**Material shown:**
★ ★ ★ ★ ★
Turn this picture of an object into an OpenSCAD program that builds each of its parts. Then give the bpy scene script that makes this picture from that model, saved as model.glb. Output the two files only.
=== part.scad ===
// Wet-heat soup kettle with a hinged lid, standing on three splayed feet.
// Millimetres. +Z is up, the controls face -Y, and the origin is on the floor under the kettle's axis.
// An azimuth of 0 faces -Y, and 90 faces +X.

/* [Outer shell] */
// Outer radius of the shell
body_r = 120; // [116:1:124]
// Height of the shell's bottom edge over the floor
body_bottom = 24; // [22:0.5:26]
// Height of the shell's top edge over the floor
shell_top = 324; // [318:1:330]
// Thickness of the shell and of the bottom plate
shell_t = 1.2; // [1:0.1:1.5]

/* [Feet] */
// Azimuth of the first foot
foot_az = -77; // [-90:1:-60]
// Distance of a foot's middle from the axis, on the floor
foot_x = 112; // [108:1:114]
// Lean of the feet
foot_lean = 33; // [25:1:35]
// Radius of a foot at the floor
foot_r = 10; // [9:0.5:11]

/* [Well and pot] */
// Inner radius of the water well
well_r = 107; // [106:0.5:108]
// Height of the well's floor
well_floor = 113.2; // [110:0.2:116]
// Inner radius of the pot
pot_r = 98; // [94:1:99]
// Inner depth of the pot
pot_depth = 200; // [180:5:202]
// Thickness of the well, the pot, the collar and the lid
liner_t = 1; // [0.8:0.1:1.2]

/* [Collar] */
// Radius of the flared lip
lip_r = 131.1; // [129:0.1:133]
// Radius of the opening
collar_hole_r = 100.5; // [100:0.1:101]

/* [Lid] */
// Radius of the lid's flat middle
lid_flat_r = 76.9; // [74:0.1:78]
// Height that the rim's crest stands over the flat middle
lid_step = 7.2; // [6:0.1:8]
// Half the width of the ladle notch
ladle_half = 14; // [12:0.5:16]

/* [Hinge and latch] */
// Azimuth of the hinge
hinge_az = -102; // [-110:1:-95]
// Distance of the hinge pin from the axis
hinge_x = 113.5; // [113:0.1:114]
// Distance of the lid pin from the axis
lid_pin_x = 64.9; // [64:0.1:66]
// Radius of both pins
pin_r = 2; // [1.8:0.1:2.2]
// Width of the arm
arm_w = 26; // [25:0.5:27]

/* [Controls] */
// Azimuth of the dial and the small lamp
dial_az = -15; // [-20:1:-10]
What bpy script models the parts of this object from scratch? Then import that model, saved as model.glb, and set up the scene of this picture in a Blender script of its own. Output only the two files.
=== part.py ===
★ ★ ★ ★ ★
**To do:**
Please repeat the listing exactly, with nothing left out.

**Answer to the exercise:**
Turn this picture of an object into an OpenSCAD program that builds each of its parts. Then give the bpy scene script that makes this picture from that model, saved as model.glb. Output the two files only.
=== part.scad ===
// Wet-heat soup kettle with a hinged lid, standing on three splayed feet.
// Millimetres. +Z is up, the controls face -Y, and the origin is on the floor under the kettle's axis.
// An azimuth of 0 faces -Y, and 90 faces +X.

/* [Outer shell] */
// Outer radius of the shell
body_r = 120; // [116:1:124]
// Height of the shell's bottom edge over the floor
body_bottom = 24; // [22:0.5:26]
// Height of the shell's top edge over the floor
shell_top = 324; // [318:1:330]
// Thickness of the shell and of the bottom plate
shell_t = 1.2; // [1:0.1:1.5]

/* [Feet] */
// Azimuth of the first foot
foot_az = -77; // [-90:1:-60]
// Distance of a foot's middle from the axis, on the floor
foot_x = 112; // [108:1:114]
// Lean of the feet
foot_lean = 33; // [25:1:35]
// Radius of a foot at the floor
foot_r = 10; // [9:0.5:11]

/* [Well and pot] */
// Inner radius of the water well
well_r = 107; // [106:0.5:108]
// Height of the well's floor
well_floor = 113.2; // [110:0.2:116]
// Inner radius of the pot
pot_r = 98; // [94:1:99]
// Inner depth of the pot
pot_depth = 200; // [180:5:202]
// Thickness of the well, the pot, the collar and the lid
liner_t = 1; // [0.8:0.1:1.2]

/* [Collar] */
// Radius of the flared lip
lip_r = 131.1; // [129:0.1:133]
// Radius of the opening
collar_hole_r = 100.5; // [100:0.1:101]

/* [Lid] */
// Radius of the lid's flat middle
lid_flat_r = 76.9; // [74:0.1:78]
// Height that the rim's crest stands over the flat middle
lid_step = 7.2; // [6:0.1:8]
// Half the width of the ladle notch
ladle_half = 14; // [12:0.5:16]

/* [Hinge and latch] */
// Azimuth of the hinge
hinge_az = -102; // [-110:1:-95]
// Distance of the hinge pin from the axis
hinge_x = 113.5; // [113:0.1:114]
// Distance of the lid pin from the axis
lid_pin_x = 64.9; // [64:0.1:66]
// Radius of both pins
pin_r = 2; // [1.8:0.1:2.2]
// Width of the arm
arm_w = 26; // [25:0.5:27]

/* [Controls] */
// Azimuth of the dial and the small lamp
dial_az = -15; // [-20:1:-10]
What bpy script models the parts of this object from scratch? Then import that model, saved as model.glb, and set up the scene of this picture in a Blender script of its own. Output only the two files.
=== part.py ===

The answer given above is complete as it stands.